Until I began home-schooling my youngest children, the change from summer to autumn signaled the time between the end of vacation season and the time to ready those of my five who were heading into another school year. After they were all grown, the approaching of a new school year was something I hardly thought about.
But the old saw, “the more things change, the more they stay the same” still came into play. I don’t shop for school clothes and supplies now, but there’s another annual signpost that keeps me on the ball in another area each year — various prompts reminding us empty nesters that we still have someone to take care of — ourselves.
Reporting for a doctor appointment recently, I couldn’t have missed the reminders throughout the facility that it was time to get this year’s flu shot.
Always thankful for anything that can help me stay well, I was delighted that I was able to get a “two-fer” that day. Actually, because I’d also called for a prescription refill, which was ready when I arrived there, it was actually a “three-fer.”
I really felt efficient. It was early afternoon and already a good day.
GET ALL THE FACTS
Not only is it important to me to get my flu shot each year, I always want to know what strains of flu that year’s vaccine is aimed for. Now, I would think that the purple “Vaccine Information Sheet” handed to me immediately after I receive my shot would include that information. But such has never been the case, and every year when I ask for it, the person who just vaccinated looks at bit dumbfounded.
And because I was given a choice between two different flu shots this year, my practice of asking for it was hugely reinforced.
Folks 65 and older can choose either the “FluZone High-Dose” vaccine or the “standard-dose” flu shot.
The “FluZone High Dose” includes a “higher dose of an important ingredient, called an antigen, which is part of the vaccine that prompts the body to make antibodies,” a paper I received in response to my request says, adding that it has “four times the amount of antigen contained in regular flu vaccines.”
The higher dose of the antigen is “intended to give older people better protection against the flu,” it continues. “However, research studies show that the high-dose vaccine was only slightly more effective in preventing flu in adults aged 65 years and older when compared to a standard flu vaccine.
WAIT, THERE’S MORE
The high-dose vaccine contains antigens made from three “inactivated” (not live) strains of flu viruses thought to be most common for the current flu season,” the information sheet continues. But the other flu vaccine “contains four of these inactivated strains.”

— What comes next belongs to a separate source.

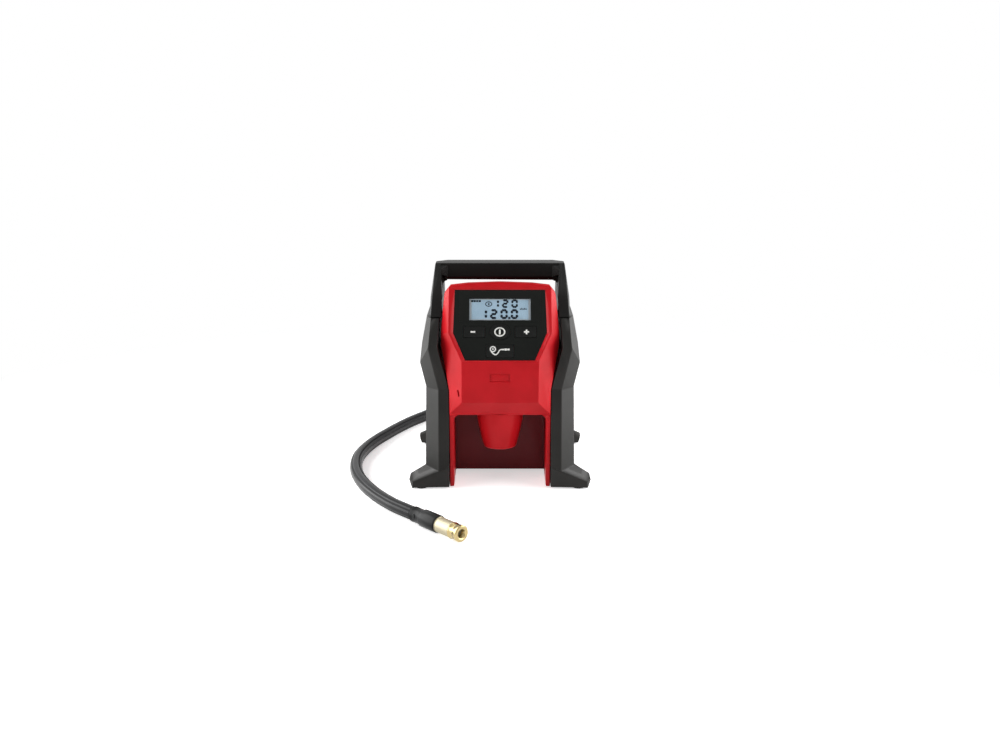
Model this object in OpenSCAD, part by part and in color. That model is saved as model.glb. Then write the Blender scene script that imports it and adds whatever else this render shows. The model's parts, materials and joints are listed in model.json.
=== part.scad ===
// Portable tire inflator: a red housing with a tilted display, carried in two black side frames that
// end in splayed feet and a carrying handle. A motor, a pair of gears and a crank drive a piston pump,
// and a rubber hose with a brass screw-on chuck carries the air out.
// Millimetres, +Z up, front towards -Y, origin on the floor at the middle of the feet.

/* [Housing] */
// Half width of the housing beside the battery bay
body_hw = 47.9; // [46:0.1:50]
// Half width of the housing at the display
head_hw = 55.4; // [54:0.1:57]
// Wall thickness of the housing
wall = 2.5; // [2:0.1:3.2]
// Front face of the chin, forward of the middle
chin_y = 84; // [80:0.5:88]
// Lower edge of the chin's front face
chin_z = 85.4; // [82:0.1:88]
// Crease where the chin meets the tilted display face
crease_z = 124.6; // [122:0.1:127]
// Backward tilt of the display face from upright, in degrees
tilt = 26.8; // [22:0.1:30]
// Highest point of the housing
head_z = 193.3; // [190:0.1:197]
// Rear face of the housing
rear_y = 60; // [56:1:66]
// Plane where the front and the rear housing meet
split_y = -6; // [-12:1:2]

/* [Battery bay] */
// Half width of the bay
bay_hw = 43.7; // [42:0.1:44.5]
// Front edges of the bay's cheeks, forward of the middle
cheek_y = 72; // [68:1:74]
// Back wall of the bay, forward of the middle
bay_y = 33; // [31:0.5:36]
// Ceiling of the bay
bay_z = 70.5; // [68:0.5:72]
// Half width of the battery receptacle at its top
socket_top_r = 22.9; // [21.5:0.1:24]
// Half width of the battery receptacle at its mouth
socket_low_r = 16; // [14.5:0.1:17.5]
// Height of the receptacle's mouth above the floor
socket_z = 34; // [30:0.5:38]
// Wall thickness of the receptacle
socket_wall = 2.8; // [2:0.1:3.5]

/* [Display] */
// Depth of the fascia below the rim
rim_h = 1.5; // [1:0.1:2]
// Thickness of the fascia
fascia_t = 2.2; // [1.6:0.1:2.6]
// Half width of the display window
lcd_hw = 28.8; // [26:0.1:31]
// Lower edge of the display window, measured up the slope
lcd_s = 40.5; // [39:0.1:42]
// Height of the display window along the slope
lcd_h = 21.2; // [18:0.1:23]
// Width of the oval power button
power_w = 19.2; // [16:0.1:20]
// Height of the power button along the slope
power_h = 15.4; // [13:0.1:17]
// Width of the minus and plus buttons
key_w = 20; // [17:0.1:21]
// Height of the minus and plus buttons along the slope
key_h = 11; // [9:0.1:12]
// Travel of a button
key_travel = 0.8; // [0.4:0.1:1]

/* [Side frames] */
// Half distance between the inner tops of the front legs
knee_in = 58.3; // [57.2:0.1:59]
// Width of a leg's front face
leg_w = 10; // [8:0.1:12]
// Outer half width of the legs
leg_out = 70.6; // [68:0.1:72]
// Outer half width at the knees
knee_out = 75.9; // [74:0.1:78]
// Height where the front leg starts to lean
leg_z = 94.2; // [90:0.2:98]
// Height of the widest point of the knee
knee_z = 118.3; // [115:0.1:122]
// Height of the shoulder above the knee
shoulder_z = 135.9; // [132:0.1:140]
// Front face of the front legs below the knee, forward of the middle
leg_y = 68; // [66:0.5:71]
// How much further forward the leg stands at the floor
leg_lean = 13; // [10:0.5:14]
// Rear face of the rear legs
leg_back = 66; // [62:1:68]
// Half width between the tips of the feet
foot_hw = 86.6; // [82:0.1:92]
// Height of the foot's outer tip
foot_z = 8; // [6:0.5:10]
// Thickness of a rubber foot pad
pad_t = 1.2; // [0.8:0.1:2]
// Diameter of a rubber foot pad
pad_d = 12; // [10:0.5:13]

/* [Handle] */
// Height of the seam between the frames and the handle
seam_z = 161; // [158:0.5:164]
// Height of the handle's top face
top_z = 206.8; // [203:0.1:213]
// Thickness of the grip bar
bar_t = 16.5; // [14:0.1:20]
// Depth of the grip bar from front to rear
bar_d = 23.5; // [18:0.5:28]
// Front face of the grip bar, forward of the middle
bar_y = 17; // [12:0.5:24]
// Half width of the opening between the arms
arm_in = 55; // [54.2:0.1:55.8]

/* [Pump] */
// Outer diameter of the motor can
motor_d = 36; // [34:0.5:38]
// Length of the motor can
motor_l = 34; // [28:1:35]
// Height of the motor's axis
motor_z = 40; // [38:0.5:41]
// Teeth on the pinion
pinion_teeth = 15; // [13:1:17]
// Teeth on the crank gear
gear_teeth = 45; // [41:1:47]
// Gear module, the pitch diameter per tooth
gear_m = 1; // [0.95:0.01:1.03]
// Width of the gears
gear_w = 7; // [5:0.5:8]
// Crank radius, half of the piston's stroke
crank_r = 7; // [5:0.5:8]
// Clear height between the crank gear and the cylinder
rod_spare = 1.5; // [1:0.1:4]
// Bore of the cylinder
bore_d = 22; // [19:0.5:23]
// Wall of the cylinder
cyl_wall = 2.2; // [1.8:0.1:3]
// Diameter of the wrist pin
wrist_d = 4; // [3:0.1:5]
// Diameter of the crank shaft
shaft_d = 8; // [6:0.1:9]
// Diameter of the motor shaft
rotor_d = 4; // [3:0.1:5]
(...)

The good news for both is that because there is no live flu virus in either shot, they cannot cause the flu. So in that area, both are equal.
But studies have shown that the high-dose vaccine is “only slightly more effective in preventing flu” in people 65 and older. Moreover, the “standard dose” vaccine this year offers possible protection for a strain that the high dose doesn’t.
It’s a personal choice, but requesting the facts changed the decision I’d made before receiving that information. For one thing, I don’t recall being told until I asked that the standard-dose addressed one more flu strain than the high-dose vaccine, nor was I told that even though the high dose had all that extra antigen, it’s been shown that the high-dose was only slightly more effective for my age group.
It wasn’t difficult for me to rethink my choice, though it might not what’s best for other folks. And it might even not work as well as vaccine I didn’t choose. But I’m comfortable with my choice — and very glad that I asked for the all the facts.
I’m not going to muddy the waters for anyone else by identifying what my choice was. My main point is to address the idea that we always should be given all the facts before we’re asked to make that choice. It was yet another lesson in following through with what we’ve had a chance to consider — and believe is likely the best for us.
I refuse to be tempted to settle for less during any future flu season. That’s my choice.